CAD and scene scripts
★ ★ ★ ★ ★

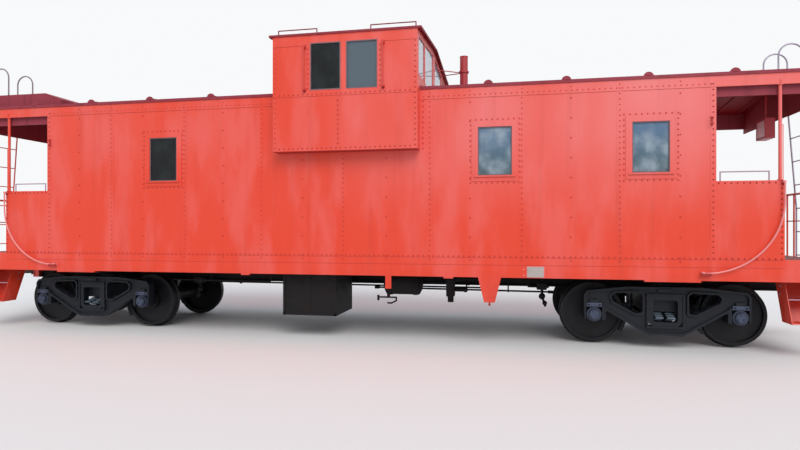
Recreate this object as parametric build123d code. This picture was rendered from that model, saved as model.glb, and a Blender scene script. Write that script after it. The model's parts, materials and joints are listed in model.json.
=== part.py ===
from build123d import *
import math
import os

# A wide-cupola railway caboose. Sizes are in millimetres.
# X runs along the car, Y across it with the near side at minus Y, Z up.
# Heights are above the floor that the wheel flanges stand on.

os.makedirs("parts", exist_ok=True)

# Wheels, axles and truck layout
flange_height = 25
flange_thickness = 32
tread_radius = 419
tread_cone = 5
rim_width = 145
rim_thickness = 52
wheel_back_gap = 1356
plate_thickness = 26
plate_dish = 16
hub_radius = 132
hub_length = 178
axle_radius = 84
bearing_radius = 98
bearing_length = 150
bearing_cap_radius = 70
bearing_cap_length = 32
journal_spacing = 2006
wheelbase = 1829
truck_spacing = 8760
axle_height = tread_radius + flange_height

# Truck side frame
side_frame_thickness = 150
side_frame_web = 74
side_frame_rim = 30
side_frame_top = 828
side_frame_bottom = 182
side_frame_end = 130.5
side_frame_toe = 67.5
side_frame_corner = 14
side_frame_window_corner = 24
pedestal_gap = 6
bearing_clearance = 0.5

# Truck bolster, springs and brakes
bolster_width = 330
bolster_depth = 245
bowl_radius = 178
bowl_rim = 22
bowl_depth = 26
centre_plate_height = 682
pivot_gap = 0.5
side_bearing_offset = 640
side_bearing_gap = 6
spring_box_width = 430
spring_box_height = 412
spring_box_depth = 124
spring_box_post = 60
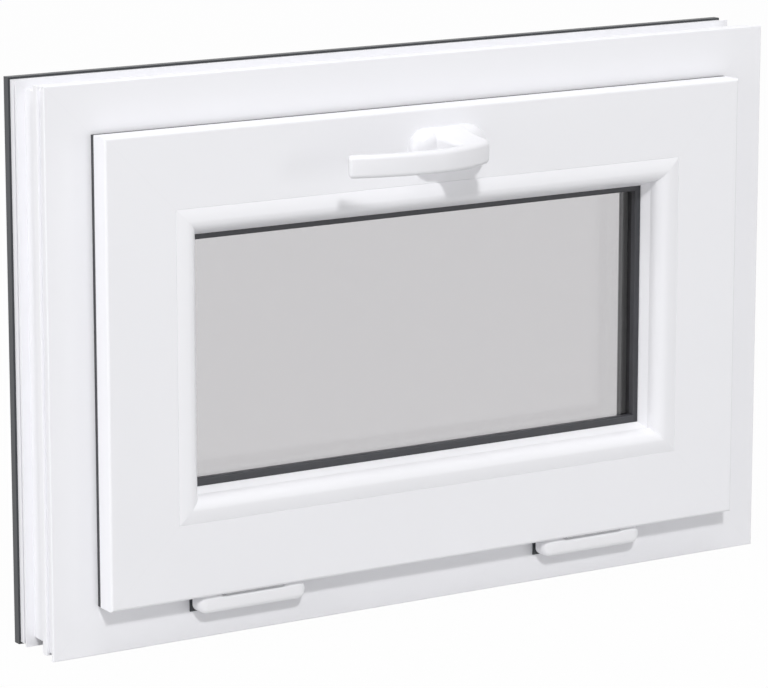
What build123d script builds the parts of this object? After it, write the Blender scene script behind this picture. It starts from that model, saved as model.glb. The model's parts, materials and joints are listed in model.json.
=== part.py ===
from build123d import *
import os

# Bottom-hung attic window, 600 x 400 mm, seen from the room along +Y.
# Profiles are drawn as (u, d): u is the distance inward from the frame's outer edge, the same
# on all four sides, and d is the depth from the frame's room face towards the weather side.
# Origin: middle of the outer cover's lower edge, X to the right, Y to the weather side, Z up.

# Overall sizes
frame_width = 600
frame_height = 400
frame_depth = 60
cover_thickness = 1.6  # dark outer covers of frame and sash

# Frame profile
room_face_reach = 43  # u where the room face ends, behind the sash
drain_step = 3  # fall of the rebate floor towards the weather side
lip_reach = 65  # u of the outer lip's free edge
lip_depth = 43.5  # d of the lip's rebate side
edge_flange = 3  # thickness of the room-side flange at the outer edge
clip_groove = 3.5  # depth of the clip grooves in the outer edge
anchor_groove = (19, 41.7, 7)  # from d, to d, depth of the wide groove for wall anchors
cover_edge = 7.2  # depth of the outer cover on the outer edge
frame_wall = 2.8
inner_web = 1.5

# Sash profile
sash_edge = 35  # u of the sash's visible outer edge
sash_face = -20  # d of the sash's room face
flange_back = -3.5  # d of the overlap flange's back
hardware_face = 55  # u of the face that carries the hardware groove
hardware_groove = (9, 21, 64)  # from d, to d, floor u
sash_back = 40  # d of the sash's outer face
glazing_floor = 89  # u where the room face ends and the bead begins
glass_lip = 106  # u of the dark outer glazing lip
glass_lip_depth = 31  # d of the lip's glass side

# Glazing bead: a low rise to the crest, an elliptical fall to the wall, the wall to the tip
bead_joint_depth = -20  # d of the bead's edge at the joint with the sash
bead_crest = (98, -21)
bead_wall_top = (107, -10)
bead_tip = (110.5, -3)
bead_back = -1  # d of the bead's foot on the seal

# Glass unit and its seals
pane_edge = 95
pane_thickness = 4
inner_pane_front = 3
pane_gap = 16
spacer_reach = 104.5  # u of the spacer's visible face
gasket_reach = 114.7
gasket_lip = -2.2

# Hinges, two of them under the sash's lower edge
hinge_places = {"left": -149, "right": 141}
hinge_length = 87
hinge_low = 21
hinge_high = 34.8
hinge_slot = (49, 1.3)  # length and depth of the slot in the cap's top edge
hinge_front = -18.5
leaf_thickness = 4
hinge_axis = (-10.5, 27.3)  # d and height of the pin
pin_radius = 2
knuckle_radius = 3.6
fork_knuckle = 9  # length of each of the frame leaf's knuckles
sash_leaf_length = 48
cap_wall = 1.8
cap_end_corner = 6  # rounding of the cap's ends in the front view
cap_plan_corner = 6  # and in plan
cap_low_edge = 6  # rounding of its lower front edge
cap_top_edge = 4
leaf_margin = 2.5  # the leaf's plate ends this far inside the cap

# Handle
handle_x = 7.5
handle_z = 336
rosette_size = (64, 33.5)
rosette_front = -31
rosette_corner = 15
rosette_end_rounding = 10  # of the front towards the two ends, seen in plan
rosette_edge_rounding = 8  # and towards the top and bottom edges, seen from the side
lever_height = 16
lever_thickness = 9.5
lever_rounding = 3
lever_end_chamfer = 0.8
lever_tip = (-97.5, -56)  # X and d of the bow's middle line at the tip
lever_apex = (-33.5, -69.2)  # where the bow stands out furthest
lever_heel = (18, -50.9)
neck_foot_size = (25, 27)  # where the neck meets the rosette
neck_head_span = (0.45, 0.94)  # where its plan ends inside the lever, as shares of the heel arc
neck_head = (-62, 9.6)  # d and height of its side view there
neck_edge = 4  # rounding of its four long edges
journal_radius = 8.3
journal_depth = 8
spindle_square = 7
spindle_in_neck = 14
spindle_reach = 24  # from the rosette's front into the sash
spindle_hole_radius = 5  # in the sash's room wall

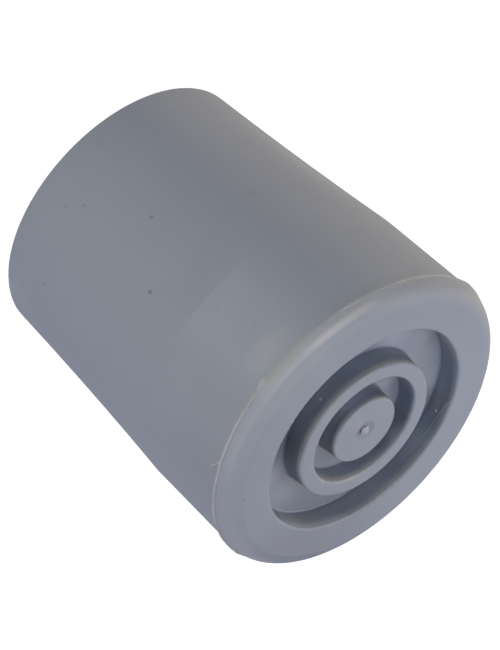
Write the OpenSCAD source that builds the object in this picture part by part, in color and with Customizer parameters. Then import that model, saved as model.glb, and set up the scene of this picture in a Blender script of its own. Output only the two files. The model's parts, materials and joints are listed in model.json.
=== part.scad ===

★ ★ ★ ★ ★

- WHAT IS BEING ASKED
Exactly reproduce every line of the data above.

- SOLVED EXERCISE
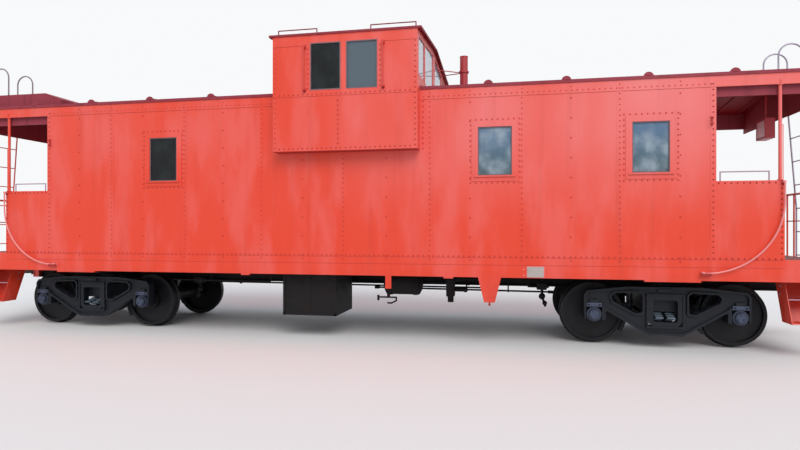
Recreate this object as parametric build123d code. This picture was rendered from that model, saved as model.glb, and a Blender scene script. Write that script after it. The model's parts, materials and joints are listed in model.json.
=== part.py ===
from build123d import *
import math
import os

# A wide-cupola railway caboose. Sizes are in millimetres.
# X runs along the car, Y across it with the near side at minus Y, Z up.
# Heights are above the floor that the wheel flanges stand on.

os.makedirs("parts", exist_ok=True)

# Wheels, axles and truck layout
flange_height = 25
flange_thickness = 32
tread_radius = 419
tread_cone = 5
rim_width = 145
rim_thickness = 52
wheel_back_gap = 1356
plate_thickness = 26
plate_dish = 16
hub_radius = 132
hub_length = 178
axle_radius = 84
bearing_radius = 98
bearing_length = 150
bearing_cap_radius = 70
bearing_cap_length = 32
journal_spacing = 2006
wheelbase = 1829
truck_spacing = 8760
axle_height = tread_radius + flange_height

# Truck side frame
side_frame_thickness = 150
side_frame_web = 74
side_frame_rim = 30
side_frame_top = 828
side_frame_bottom = 182
side_frame_end = 130.5
side_frame_toe = 67.5
side_frame_corner = 14
side_frame_window_corner = 24
pedestal_gap = 6
bearing_clearance = 0.5

# Truck bolster, springs and brakes
bolster_width = 330
bolster_depth = 245
bowl_radius = 178
bowl_rim = 22
bowl_depth = 26
centre_plate_height = 682
pivot_gap = 0.5
side_bearing_offset = 640
side_bearing_gap = 6
spring_box_width = 430
spring_box_height = 412
spring_box_depth = 124
spring_box_post = 60
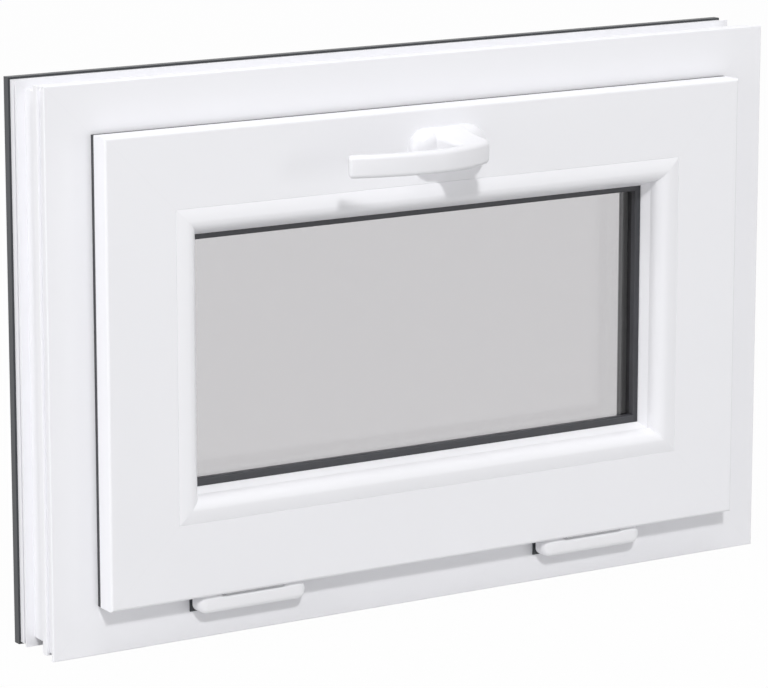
What build123d script builds the parts of this object? After it, write the Blender scene script behind this picture. It starts from that model, saved as model.glb. The model's parts, materials and joints are listed in model.json.
=== part.py ===
from build123d import *
import os

# Bottom-hung attic window, 600 x 400 mm, seen from the room along +Y.
# Profiles are drawn as (u, d): u is the distance inward from the frame's outer edge, the same
# on all four sides, and d is the depth from the frame's room face towards the weather side.
# Origin: middle of the outer cover's lower edge, X to the right, Y to the weather side, Z up.

# Overall sizes
frame_width = 600
frame_height = 400
frame_depth = 60
cover_thickness = 1.6  # dark outer covers of frame and sash

# Frame profile
room_face_reach = 43  # u where the room face ends, behind the sash
drain_step = 3  # fall of the rebate floor towards the weather side
lip_reach = 65  # u of the outer lip's free edge
lip_depth = 43.5  # d of the lip's rebate side
edge_flange = 3  # thickness of the room-side flange at the outer edge
clip_groove = 3.5  # depth of the clip grooves in the outer edge
anchor_groove = (19, 41.7, 7)  # from d, to d, depth of the wide groove for wall anchors
cover_edge = 7.2  # depth of the outer cover on the outer edge
frame_wall = 2.8
inner_web = 1.5

# Sash profile
sash_edge = 35  # u of the sash's visible outer edge
sash_face = -20  # d of the sash's room face
flange_back = -3.5  # d of the overlap flange's back
hardware_face = 55  # u of the face that carries the hardware groove
hardware_groove = (9, 21, 64)  # from d, to d, floor u
sash_back = 40  # d of the sash's outer face
glazing_floor = 89  # u where the room face ends and the bead begins
glass_lip = 106  # u of the dark outer glazing lip
glass_lip_depth = 31  # d of the lip's glass side

# Glazing bead: a low rise to the crest, an elliptical fall to the wall, the wall to the tip
bead_joint_depth = -20  # d of the bead's edge at the joint with the sash
bead_crest = (98, -21)
bead_wall_top = (107, -10)
bead_tip = (110.5, -3)
bead_back = -1  # d of the bead's foot on the seal

# Glass unit and its seals
pane_edge = 95
pane_thickness = 4
inner_pane_front = 3
pane_gap = 16
spacer_reach = 104.5  # u of the spacer's visible face
gasket_reach = 114.7
gasket_lip = -2.2

# Hinges, two of them under the sash's lower edge
hinge_places = {"left": -149, "right": 141}
hinge_length = 87
hinge_low = 21
hinge_high = 34.8
hinge_slot = (49, 1.3)  # length and depth of the slot in the cap's top edge
hinge_front = -18.5
leaf_thickness = 4
hinge_axis = (-10.5, 27.3)  # d and height of the pin
pin_radius = 2
knuckle_radius = 3.6
fork_knuckle = 9  # length of each of the frame leaf's knuckles
sash_leaf_length = 48
cap_wall = 1.8
cap_end_corner = 6  # rounding of the cap's ends in the front view
cap_plan_corner = 6  # and in plan
cap_low_edge = 6  # rounding of its lower front edge
cap_top_edge = 4
leaf_margin = 2.5  # the leaf's plate ends this far inside the cap

# Handle
handle_x = 7.5
handle_z = 336
rosette_size = (64, 33.5)
rosette_front = -31
rosette_corner = 15
rosette_end_rounding = 10  # of the front towards the two ends, seen in plan
rosette_edge_rounding = 8  # and towards the top and bottom edges, seen from the side
lever_height = 16
lever_thickness = 9.5
lever_rounding = 3
lever_end_chamfer = 0.8
lever_tip = (-97.5, -56)  # X and d of the bow's middle line at the tip
lever_apex = (-33.5, -69.2)  # where the bow stands out furthest
lever_heel = (18, -50.9)
neck_foot_size = (25, 27)  # where the neck meets the rosette
neck_head_span = (0.45, 0.94)  # where its plan ends inside the lever, as shares of the heel arc
neck_head = (-62, 9.6)  # d and height of its side view there
neck_edge = 4  # rounding of its four long edges
journal_radius = 8.3
journal_depth = 8
spindle_square = 7
spindle_in_neck = 14
spindle_reach = 24  # from the rosette's front into the sash
spindle_hole_radius = 5  # in the sash's room wall

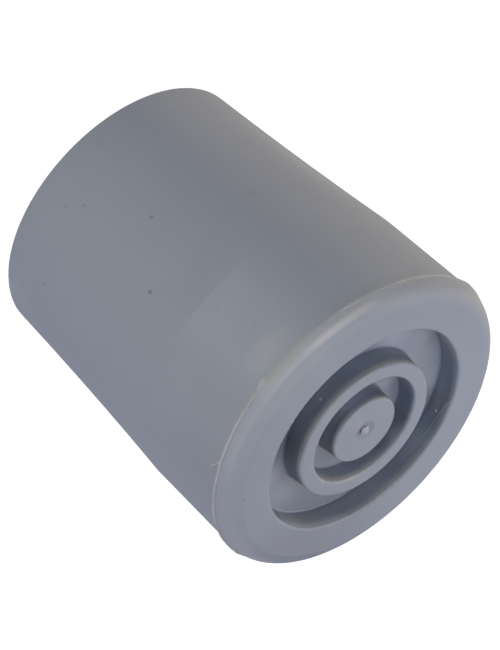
Write the OpenSCAD source that builds the object in this picture part by part, in color and with Customizer parameters. Then import that model, saved as model.glb, and set up the scene of this picture in a Blender script of its own. Output only the two files. The model's parts, materials and joints are listed in model.json.
=== part.scad ===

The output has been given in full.